If you buy an all-mountain ski with an 85mm last, the sticks will be better on the frontside, but they will be suitable for the backcountry. If you purchase skis with a 110mm last, they will be best for off-piste trails. Despite this, they can still rip down the groomers.

It’s important to know what type of terrain that you would like to ski before choosing a model. The terrain you desire will help make the underfoot width decision seamless.

Ski Radius

Ski radius is the natural length of a turn for a specific model. The tip and tail length, as well as the underfoot width, determine this number. 

You do not need to know how to calculate the turning radius off of these three numbers. It will be listed on the website where you are looking to buy the ski.

If you are purchasing a ski in-person, the turning radius will be clearly labeled on the packaging.  

The turning radius is expressed in meters on a ski. A ski with a deep sidecut will have a shorter turning radius than one with a narrow sidecut.

The sidecut determines the hourglass shape of the ski. A ski that has a more distinct hourglass framework has a deep sidecut.

Deep sidecuts get the ski on edge quicker, which naturally helps the sticks turn. A long radius helps skis get up to a high speed because they are not turning as frequently. 

It’s important to remember that the skier makes the turns. A natural turning radius does not mean that a skier cannot make any turn they want on the slopes. 

A shorter turning radius just makes skiers strain less to make a sharp turn, but this is virtually unnoticeable for intermediate to advanced rippers. 

Here are the turning radius measures you should look for based on what type of terrain you want to ski.

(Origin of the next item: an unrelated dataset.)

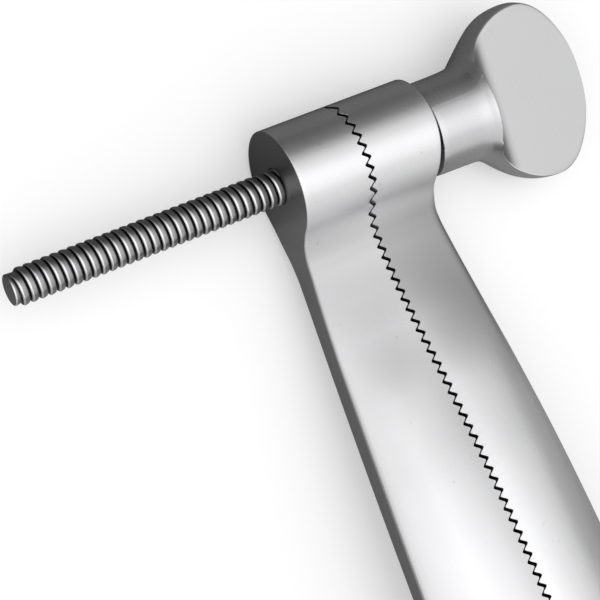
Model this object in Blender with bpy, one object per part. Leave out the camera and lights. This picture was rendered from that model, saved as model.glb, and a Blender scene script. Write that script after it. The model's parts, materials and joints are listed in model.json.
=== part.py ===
"""Ear cropping clamp: two arched jaw bars with meshing teeth, drawn together by two thumb screws.

+X points to the thumb heads, +Y runs along the jaws and +Z is up. The origin lies under the
middle of the closed clamp, on the surface that its four round bosses stand on.
Sizes are in metres and angles in degrees.
"""
import math

import bmesh
import bpy
from mathutils import Matrix, Vector

# Clearance between pieces that would touch
running_gap = 0.0003

# Bosses: a round boss at each end of each jaw, on the screw's axis
screw_spacing = 0.184
boss_radius = 0.0078
tapped_boss_length = 0.0103
plain_boss_length = 0.0115
boss_edge = 0.0003
boss_sides = 48

# Jaw bars: distances run from the screw's axis to the middle, and heights from the screw's axis up
waist_distance = 0.013
waist_crown = 0.0014
waist_shoulder = 0.00055
waist_underside = -0.00475
waist_half_width = 0.0107
middle_crown = 0.0112
middle_shoulder = 0.0051
middle_underside = 0.0012
middle_half_width = 0.0152
bar_edge = 0.0006
web_start = 0.002
web_sink = 0.00006
end_inset = 0.00015
bar_stations = 9
crown_steps = (-0.85, -0.55, -0.2, 0.2, 0.55, 0.85)

# How the arch climbs from the waist to the middle: share of the way along, share of the height
arch_line = ((0.0, 0.0), (0.13, 0.13), (0.25, 0.345), (0.41, 0.585), (0.62, 0.77), (1.0, 1.0))

# Teeth: upright ridges of V section along the whole split between the jaws
tooth_pitch = 0.00153
tooth_depth = 0.00104
jaw_gap = 0.00045

# Threaded rod
thread_diameter = 0.005
thread_pitch = 0.00125
thread_depth = 0.0005
thread_clearance = 0.00015
thread_steps = 12
thread_run_out = 0.0015
rod_reach = 0.0492
dog_length = 0.0010
dog_edge = 0.0003
dog_rise = 0.00005
rod_seat_depth = 0.0075

# Thumb head: a round neck, a flare, and a paddle with two flats
neck_start_radius = 0.0066
neck_end_radius = 0.00695
neck_length = 0.0093
flare_start = 0.0078
paddle_radius = 0.0125
paddle_length = 0.0180
paddle_thickness = 0.0054
head_turn = 9.0
corner_steps = 4
flat_steps = 6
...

Under 16m – Carving skis, frontside all-mountain

17-22m – All-mountain skis 

Over 22m – Powder and freeride skis 

Ski Camber and Rocker

Rocker and camber are essential to understand when buying skis. These terms determine the design of a ski. Camber designs have been around longer than rocker profiles, which is also known as reverse camber.

Many skis on today’s market used mixed rocker and camber designs so rippers can achieve peak performance on the mountain.

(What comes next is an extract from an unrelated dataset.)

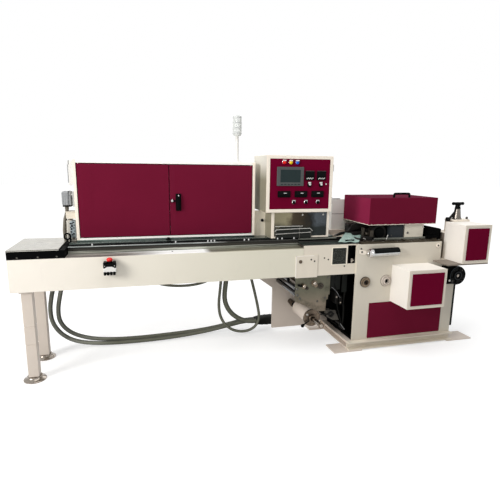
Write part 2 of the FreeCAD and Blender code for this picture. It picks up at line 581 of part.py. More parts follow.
def film_bay():
    """Roller plate, rollers and the film arbor on its spindle"""
    plate("roller_plate", [("film_tail_x", "0"), ("film_plate_w - film_tail_in", "0"),
                           ("film_plate_w", "film_tail_h - film_plate_h"),
                           ("film_plate_w", "film_tail_h"), ("0", "film_tail_h"),
                           ("0", "film_tail_h - film_plate_h")],
          "film_plate_t", "film_plate_x", "film_plate_y", "beam_z - film_tail_h")
    rollers = []
    behind = "(film_plate_y + film_plate_t)"
    for number in range(2):
        x = "film_plate_x + roller_x + %d * roller_pitch" % number
        rollers.append(cylinder(x, behind, "roller_z", "roller_d", "beam_depth - " + behind, "Y"))
        rollers.append(cylinder(x, "film_plate_y - roller_out", "roller_z", "roller_d",
                                "roller_out", "Y"))
    spindle_y = "arbor_y - spindle_out"
    rollers.append(cylinder("arbor_x", spindle_y, "arbor_z", "spindle_d",
                            "beam_depth - (%s)" % spindle_y, "Y"))
    keep("film_shafts", group(*rollers))
    tube = cylinder("arbor_x", "arbor_y", "arbor_z", "arbor_d", "arbor_len", "Y")
    disc = cylinder("arbor_x", "arbor_y - disc_t", "arbor_z", "disc_d", "disc_t", "Y")
    bore = cylinder("arbor_x", "arbor_y - disc_t - 1", "arbor_z", "spindle_d + 2 * pin_clear",
                    "arbor_len + disc_t + 2", "Y")
    keep("film_arbor", cut(fuse(tube, disc), bore))
    keep("hose_sleeve", box("sleeve_x", REAR_BACK, "sleeve_z", "sleeve_len", "sleeve_depth",
                            "sleeve_h"))


# Hoses: the points of each route, from the beam's underside, in the part's own frame
HOSES = {
    "hose_a": (32, [(84, 388, 610), (84, 388, 530), (58, 410, 440), (38, 426, 335), (44, 440, 225),
                    (100, 450, 122), (200, 458, 52), (350, 465, 18), (610, 440, 17),
                    (930, 455, 18), (1210, 472, 36), (1430, 488, 68), (1560, 495, 88),
                    (1650, 495, 88)]),
    "hose_b": (32, [(140, 389, 610), (140, 389, 530), (116, 412, 440), (92, 434, 335),
                    (92, 452, 228), (142, 488, 132), (232, 508, 70), (370, 520, 28),
                    (610, 508, 17), (950, 525, 18), (1230, 532, 32), (1440, 535, 64),
                    (1560, 536, 88), (1650, 536, 88)]),
    "hose_c": (40, [(1380, 397, 610), (1380, 397, 545), (1374, 408, 470), (1368, 422, 395),
                    (1368, 432, 320), (1387, 440, 255), (1422, 446, 197), (1471, 449, 150),
                    (1530, 451, 117), (1590, 452, 100), (1650, 452, 100)]),
    "hose_d": (24, [(1572, 391, 610), (1572, 391, 545), (1598, 396, 450), (1626, 398, 340),
                    (1650, 400, 235), (1664, 402, 150), (1642, 404, 82), (1590, 407, 40),
                    (1510, 412, 28), (1425, 416, 52), (1358, 418, 115), (1322, 414, 200),
                    (1314, 408, 300), (1322, 398, 395), (1328, 390, 475), (1332, 384, 545),
                    (1332, 384, 610)]),
    "hose_e": (22, [(770, 380, 610), (770, 380, 560), (800, 381, 514), (870, 383, 488),
                    (950, 385, 474), (1040, 386, 468), (1130, 385, 475), (1205, 383, 493),
                    (1258, 381, 526), (1276, 380, 566), (1276, 380, 610)]),
}
BEND_SHARE = 0.45


def hose(label, diameter, points):
    """A round hose along straight runs joined by tangent arcs"""
    corners = [FreeCAD.Vector(*point) for point in points]
    edges = []
    start = corners[0]
    radii = []
    for before, corner, after in zip(corners, corners[1:], corners[2:]):
        back = (before - corner).normalize()
        ahead = (after - corner).normalize()
        turn = math.pi - back.getAngle(ahead)
        shorter = min(before.distanceToPoint(corner), corner.distanceToPoint(after))
        reach = BEND_SHARE * shorter
        radius = reach / math.tan(turn / 2)
        radii.append(round(radius))
        enter = corner + back * reach
        leave = corner + ahead * reach
        centre = corner + (back + ahead).normalize() * (reach ** 2 + radius ** 2) ** 0.5
        middle = centre + (corner - centre).normalize() * radius
        edges.append(Part.LineSegment(start, enter).toShape())
        edges.append(Part.Arc(enter, middle, leave).toShape())
        start = leave
    edges.append(Part.LineSegment(start, corners[-1]).toShape())
    path = Part.Wire(edges)
    ring = Part.makeCircle(diameter / 2, corners[0], corners[1] - corners[0])
    tube = path.makePipeShell([Part.Wire([ring])], True, False)
    item = doc.addObject("Part::Feature", label)
    item.Shape = tube if tube.ShapeType == "Solid" else Part.Solid(tube)
    expected = math.pi * diameter ** 2 / 4 * path.Length
    print("%s: length %.0f, smallest radius %d, volume share %.4f, radii %s"
          % (label, path.Length, min(radii), item.Shape.Volume / expected, radii))
    return keep(label, item)


infeed()
cabinet()
control_station()
forming_station()
body_of_machine()
base()
guards()
hood()
film_bay()
for name, (diameter, points) in HOSES.items():
    hose(name, diameter, points)

doc.recompute()
for item in doc.Objects:
    if "Invalid" in item.State or "Error" in item.State:
        raise ValueError("%s failed: %s" % (item.Label, item.State))
for label, item in parts.items():
    if item.Shape.isNull() or not item.Shape.isValid() or item.Shape.Volume <= 0:
        raise ValueError("%s has no valid shape" % label)
for label, item in parts.items():
    item.Shape.exportStep("parts/%s.step" % label)
print("%d sub-parts written" % len(parts))
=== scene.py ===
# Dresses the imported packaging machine: camera, light, materials and fine pieces
import json
import math
from collections import namedtuple
import bmesh
import bpy
from mathutils import Matrix, Vector
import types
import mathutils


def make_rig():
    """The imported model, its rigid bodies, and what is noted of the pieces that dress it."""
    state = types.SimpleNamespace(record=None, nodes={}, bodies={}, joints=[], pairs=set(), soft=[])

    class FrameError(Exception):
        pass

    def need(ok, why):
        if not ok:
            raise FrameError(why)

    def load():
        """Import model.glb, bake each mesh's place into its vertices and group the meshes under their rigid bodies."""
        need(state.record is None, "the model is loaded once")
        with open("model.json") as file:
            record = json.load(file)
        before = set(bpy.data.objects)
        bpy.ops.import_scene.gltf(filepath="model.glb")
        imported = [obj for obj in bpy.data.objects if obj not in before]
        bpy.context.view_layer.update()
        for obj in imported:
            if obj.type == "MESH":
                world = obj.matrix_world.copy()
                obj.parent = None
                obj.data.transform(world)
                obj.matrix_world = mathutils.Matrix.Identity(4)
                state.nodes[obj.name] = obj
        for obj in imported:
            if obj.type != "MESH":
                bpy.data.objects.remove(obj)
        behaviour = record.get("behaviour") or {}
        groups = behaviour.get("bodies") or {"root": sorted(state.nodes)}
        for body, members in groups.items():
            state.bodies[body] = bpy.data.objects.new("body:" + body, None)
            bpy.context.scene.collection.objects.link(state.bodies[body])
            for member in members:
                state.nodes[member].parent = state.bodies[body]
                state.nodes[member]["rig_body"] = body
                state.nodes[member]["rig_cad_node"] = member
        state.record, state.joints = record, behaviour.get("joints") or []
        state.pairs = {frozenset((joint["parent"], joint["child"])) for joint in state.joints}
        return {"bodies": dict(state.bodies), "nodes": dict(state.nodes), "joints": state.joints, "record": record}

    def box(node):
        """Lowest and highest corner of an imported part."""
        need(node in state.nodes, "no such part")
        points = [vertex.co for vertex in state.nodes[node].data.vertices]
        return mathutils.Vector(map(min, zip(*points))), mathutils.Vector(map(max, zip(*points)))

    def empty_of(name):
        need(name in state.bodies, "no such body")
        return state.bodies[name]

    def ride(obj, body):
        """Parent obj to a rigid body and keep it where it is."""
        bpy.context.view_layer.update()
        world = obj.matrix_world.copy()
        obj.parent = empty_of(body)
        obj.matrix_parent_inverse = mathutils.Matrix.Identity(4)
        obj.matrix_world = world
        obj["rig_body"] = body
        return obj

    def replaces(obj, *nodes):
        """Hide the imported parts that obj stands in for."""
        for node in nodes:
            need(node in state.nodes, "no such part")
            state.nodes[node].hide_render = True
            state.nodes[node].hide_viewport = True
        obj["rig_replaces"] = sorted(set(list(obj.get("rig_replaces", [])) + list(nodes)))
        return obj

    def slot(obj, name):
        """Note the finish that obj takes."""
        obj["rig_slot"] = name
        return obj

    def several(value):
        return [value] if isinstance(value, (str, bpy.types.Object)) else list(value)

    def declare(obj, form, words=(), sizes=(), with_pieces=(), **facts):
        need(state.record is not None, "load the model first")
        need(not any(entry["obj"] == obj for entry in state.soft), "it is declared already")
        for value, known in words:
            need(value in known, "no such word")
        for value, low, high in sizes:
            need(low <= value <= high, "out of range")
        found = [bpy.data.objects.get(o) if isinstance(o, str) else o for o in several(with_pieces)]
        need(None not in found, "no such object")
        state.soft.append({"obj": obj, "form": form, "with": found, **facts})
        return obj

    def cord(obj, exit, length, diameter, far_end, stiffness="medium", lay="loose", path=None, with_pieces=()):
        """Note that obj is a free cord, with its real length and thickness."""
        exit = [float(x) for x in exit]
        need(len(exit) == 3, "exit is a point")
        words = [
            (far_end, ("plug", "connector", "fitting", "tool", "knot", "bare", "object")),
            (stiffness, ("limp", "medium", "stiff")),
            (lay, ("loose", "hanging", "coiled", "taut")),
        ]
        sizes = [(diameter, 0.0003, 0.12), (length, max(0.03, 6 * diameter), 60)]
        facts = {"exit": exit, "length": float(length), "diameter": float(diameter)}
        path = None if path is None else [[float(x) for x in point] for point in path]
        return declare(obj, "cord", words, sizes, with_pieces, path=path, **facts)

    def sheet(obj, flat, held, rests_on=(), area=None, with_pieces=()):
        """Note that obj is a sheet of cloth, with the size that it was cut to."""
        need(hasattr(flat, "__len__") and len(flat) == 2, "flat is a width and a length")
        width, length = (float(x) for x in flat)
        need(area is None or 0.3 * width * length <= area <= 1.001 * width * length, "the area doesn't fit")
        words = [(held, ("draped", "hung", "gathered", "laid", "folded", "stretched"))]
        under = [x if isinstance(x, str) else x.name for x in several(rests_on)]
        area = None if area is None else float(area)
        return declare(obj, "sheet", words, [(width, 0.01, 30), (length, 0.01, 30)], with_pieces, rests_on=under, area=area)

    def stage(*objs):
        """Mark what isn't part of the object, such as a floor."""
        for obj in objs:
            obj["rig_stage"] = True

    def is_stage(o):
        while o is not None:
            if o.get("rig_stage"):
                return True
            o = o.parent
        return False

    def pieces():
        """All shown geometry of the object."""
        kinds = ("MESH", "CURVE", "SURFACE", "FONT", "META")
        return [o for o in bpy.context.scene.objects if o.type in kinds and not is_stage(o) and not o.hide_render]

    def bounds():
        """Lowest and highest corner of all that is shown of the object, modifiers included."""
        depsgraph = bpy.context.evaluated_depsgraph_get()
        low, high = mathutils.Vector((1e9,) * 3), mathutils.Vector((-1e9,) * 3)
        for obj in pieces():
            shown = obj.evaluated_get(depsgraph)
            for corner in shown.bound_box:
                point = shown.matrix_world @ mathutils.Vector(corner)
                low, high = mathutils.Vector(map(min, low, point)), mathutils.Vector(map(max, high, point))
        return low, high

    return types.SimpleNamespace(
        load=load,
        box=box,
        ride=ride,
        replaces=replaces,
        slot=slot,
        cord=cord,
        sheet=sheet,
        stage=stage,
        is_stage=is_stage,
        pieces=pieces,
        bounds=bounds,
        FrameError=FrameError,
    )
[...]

Camber is the traditional profile for a ski. Camber designs have an upward curve under a skiers’ boots in the middle of the plank. Camber requires skiers to be more conscientious with their turns, or they may catch an easy edge.

Camber designs have better pop on the snow because they help skiers get into a rhythm. However, the rhythm must be maintained to receive the benefit on the trails.

Rocker is the opposite of camber. It’s a slight dip at the ski’s underfoot portion, which provides more pressure on the snow. This helps with security and grip, so there is a slimmer chance of catching an edge. 

Rocker skis are great for floating on the powder as well. Wide skis are often built with a rocker profile for this reason. 

Skis can combine a mix of rocker and camber designs. The two most common designs are rocker/camber and rocker/camber/rocker.

Rocker/camber skis are completely rockered except at the underfoot, where there is a camber profile. Rocker/camber/rocker is the best design, in my mind. 

The rocker tips and tails with the camber underfoot give skiers a lot of playfulness on the mountain. If you are a beginner, try to find this design because it brings excellent edge hold and helps you float on powder. 

If you choose what type of terrain you want to ski, the rest of your decisions will be simple when looking into a pair of shredders.